Pangeran al-Abbasi lalu bertanya, ”Apakah engkau mengeluh dengan keadaan seperti itu?”
Dijawabnya, ”Tidak. Segala puji bagi Allah Tuhan semesta alam.” Sang pangeran tergetar hatinya menyaksikan kisah hidup si tukang kayu yang miskin, tetapi penuh kepasrahan itu. Akhirnya, putra al-Makmun itu pergi meninggalkan istana untuk menjalani hidup sebagai manusia biasa yang tak punya apa-apa hingga dia meninggal jauh dari kemegahan istana ayahnya.

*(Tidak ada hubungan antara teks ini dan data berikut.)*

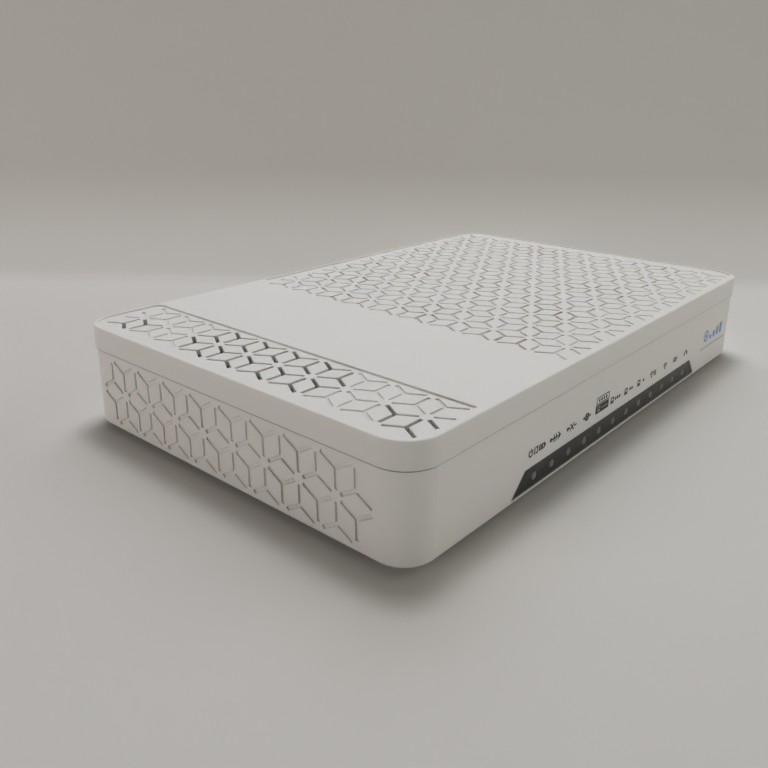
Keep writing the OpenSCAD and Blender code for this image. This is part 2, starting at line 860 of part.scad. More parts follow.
module optical_adapter() color([0.15, 0.5, 0.3]) difference() {
  union() {
    optical_box(adapter_half, 35, 63);
    // mounting flange
    box([optical_x - 8.6, 55.4, optical_z - adapter_half.y],
      [optical_x + 8.6, 58.35, optical_z + 5.6]);
  }
  optical_box([4.6, 3.8], 51, 64);
  optical_box([4.6, 3.8], 34, 47);
  on_optical_axis(40)
    cylinder(h = 20, r = 1.65, $fn = 48);
}

module ceramic_sleeve() color([0.95, 0.95, 0.93])
  on_optical_axis(43.3)
    difference() {
      cylinder(h = 11.4, r = 1.62, $fn = 48);
      translate([0, 0, -past])
        cylinder(h = 14, r = 1.26, $fn = 48);
    }

module fibre_ferrule() color([0.97, 0.97, 0.95])
  on_optical_axis(ferrule_y)
    cylinder(h = 11.6, r = 1.25, $fn = 48);

module fibre_plug() color([0.15, 0.45, 0.25]) {
  difference() {
    optical_box(plug_half, 33, 43);
    on_optical_axis(ferrule_y)
      cylinder(h = 10, r = 2.2, $fn = 48);
  }
  // tapered boot
  on_optical_axis(24)
    difference() {
      cylinder(h = 9, r1 = 1.3, r2 = 2.2, $fn = 48);
      translate([0, 0, -past])
        cylinder(h = 3, r = 0.6, $fn = 24);
    }
}

module fibre_arc(y, start_angle) {
  translate([optical_x - fibre_bend, y, optical_z])
    rotate([0, 0, start_angle])
      rotate_extrude(angle = 89, $fn = 96)
        translate([fibre_bend, 0])
          circle(r = 0.45, $fn = 24);
}

// The fibre leaves the plug, swings across in two quarter bends and enters the
// optical module. Short sleeves cover its ends and the middle of the swing.
module fibre_pigtail() color([0.95, 0.9, 0.6]) {
  on_optical_axis(fibre_y - 1)
    cylinder(h = 4.9, r = 0.58, $fn = 24);
  // fibre_arc below turns about the first centre, the other about the second
  fibre_arc(fibre_y, -89);
  along_x([optical_x - fibre_bend - 1.5, fibre_y - fibre_bend, optical_z])
    cylinder(h = 3, r = 0.7, $fn = 24);
  translate([-2 * fibre_bend + fibre_bend * 2, 0, 0])
    fibre_arc(fibre_y - 2 * fibre_bend, 91);
  along_y([fibre_end_x, -2.9, optical_z])
    cylinder(h = 5.9, r = 0.58, $fn = 24);
}

module dust_cap() color([0.9, 0.9, 0.88]) {
  difference() {
    optical_box(plug_half, 55.5, 63.2);
    on_optical_axis(54)
      cylinder(h = 7.5, r = 2.2, $fn = 48);
  }
  optical_box([6.2, 4.6], 63.1, 65);
  // finger grip
  optical_box([1.2, 3.4], 65, 69.4);
}

// ---- antennas ----

antenna_inner = 65.5;         // distance of the front antenna's inner face
coax_z = 17;
coax_run = 13;
coax_bend = 3.4;

module antenna_left() color([0.15, 0.3, 0.4])
  box([-106.3, -22, 11], [-105.5, 18, 22]);

module antenna_front() color([0.15, 0.3, 0.4])
  box([34, -antenna_inner - 0.8, 12], [74, -antenna_inner, 22]);

// Thin coax: straight along +X, then a quarter bend down to its plug on the board.
module coax() {
  drop = coax_z - pcb_top;
  rotate([0, 90, 0])
    cylinder(h = coax_run + 0.4, r = 0.65, $fn = 24);
  translate([coax_run, 0, -coax_bend])
    rotate([90, 0, 0])
      rotate_extrude(angle = 90, $fn = 64)
        translate([coax_bend, 0])
          circle(r = 0.55, $fn = 24);
  translate([coax_run + coax_bend, 0, -drop]) {
    cylinder(h = drop - 3, r = 0.65, $fn = 24);
    cylinder(h = 1.3, r = 1.5, $fn = 32);
  }
}

module antenna_cable_left() color([0.2, 0.2, 0.2])
  translate([-105.5, -6, coax_z])
    coax();

module antenna_cable_front() color([0.2, 0.2, 0.2])
  translate([54, -antenna_inner, coax_z])
    rotate([0, 0, 90])
      coax();

base_housing();
top_cover();
led_window();
light_guide();
status_leds();
rubber_feet();
case_screws();
rating_label();
main_pcb();
pcb_screws();
soc_chip();
thermal_pad();
heatsink();
memory_chips();
crystals();
wifi_shield();
optical_module();
line_interface_chips();
lan_transformers();
capacitors();
inductors();
lan_jacks();
lan_contacts();
phone_jacks();
phone_contacts();
usb_shell();
usb_tongue();
dc_jack();
dc_pin();
power_switch();
power_plunger();
power_button();
reset_switch();
reset_plunger();
wlan_switch();
wlan_plunger();
wlan_button();
wps_switch();
wps_plunger();
wps_button();
optical_adapter();
ceramic_sleeve();
fibre_plug();
fibre_ferrule();
fibre_pigtail();
dust_cap();
antenna_left();
antenna_front();
antenna_cable_left();
antenna_cable_front();
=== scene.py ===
import json
import math

import bmesh
import bpy
from mathutils import Matrix, Vector


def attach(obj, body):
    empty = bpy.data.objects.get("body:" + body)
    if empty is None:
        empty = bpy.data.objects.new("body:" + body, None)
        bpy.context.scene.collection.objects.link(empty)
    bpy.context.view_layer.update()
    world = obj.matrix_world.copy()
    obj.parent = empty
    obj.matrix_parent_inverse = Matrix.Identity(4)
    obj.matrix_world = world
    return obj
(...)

Al-Makmun sendiri dikenal sebagai khalifah Abbasiyah yang tak haus kuasa. Dia tidak mau mewariskan kekuasaannya kepada anak-anaknya, kendati Ali Al-Abbas layak untuk melanjutkannya. Dia lebih menyerahkan kepemimpinan pada Al-Mu’tashim. Pandangan al-Makmun sangatlah bijak bahwa kekhalifahan bukan milik dirinya dan harus bersifat dinasti.
Dekonstruksi takhta
Muslim yang berpandangan qadariah tentu akan membalik sikap Ali al-Makmun itu. Sebaiknya, dia tetap di istana menjadi khalifah mengganti ayahnya untuk kemudian bekerja keras membangun negeri dan menyejahterakan rakyatnya. Termasuk, menyejahterakan tukang kayu yang miskin itu. Kekuasaan politik itu sangat penting dan strategis melebihi segalanya yang dapat dipakai untuk membangun dan memakmurkan bangsa.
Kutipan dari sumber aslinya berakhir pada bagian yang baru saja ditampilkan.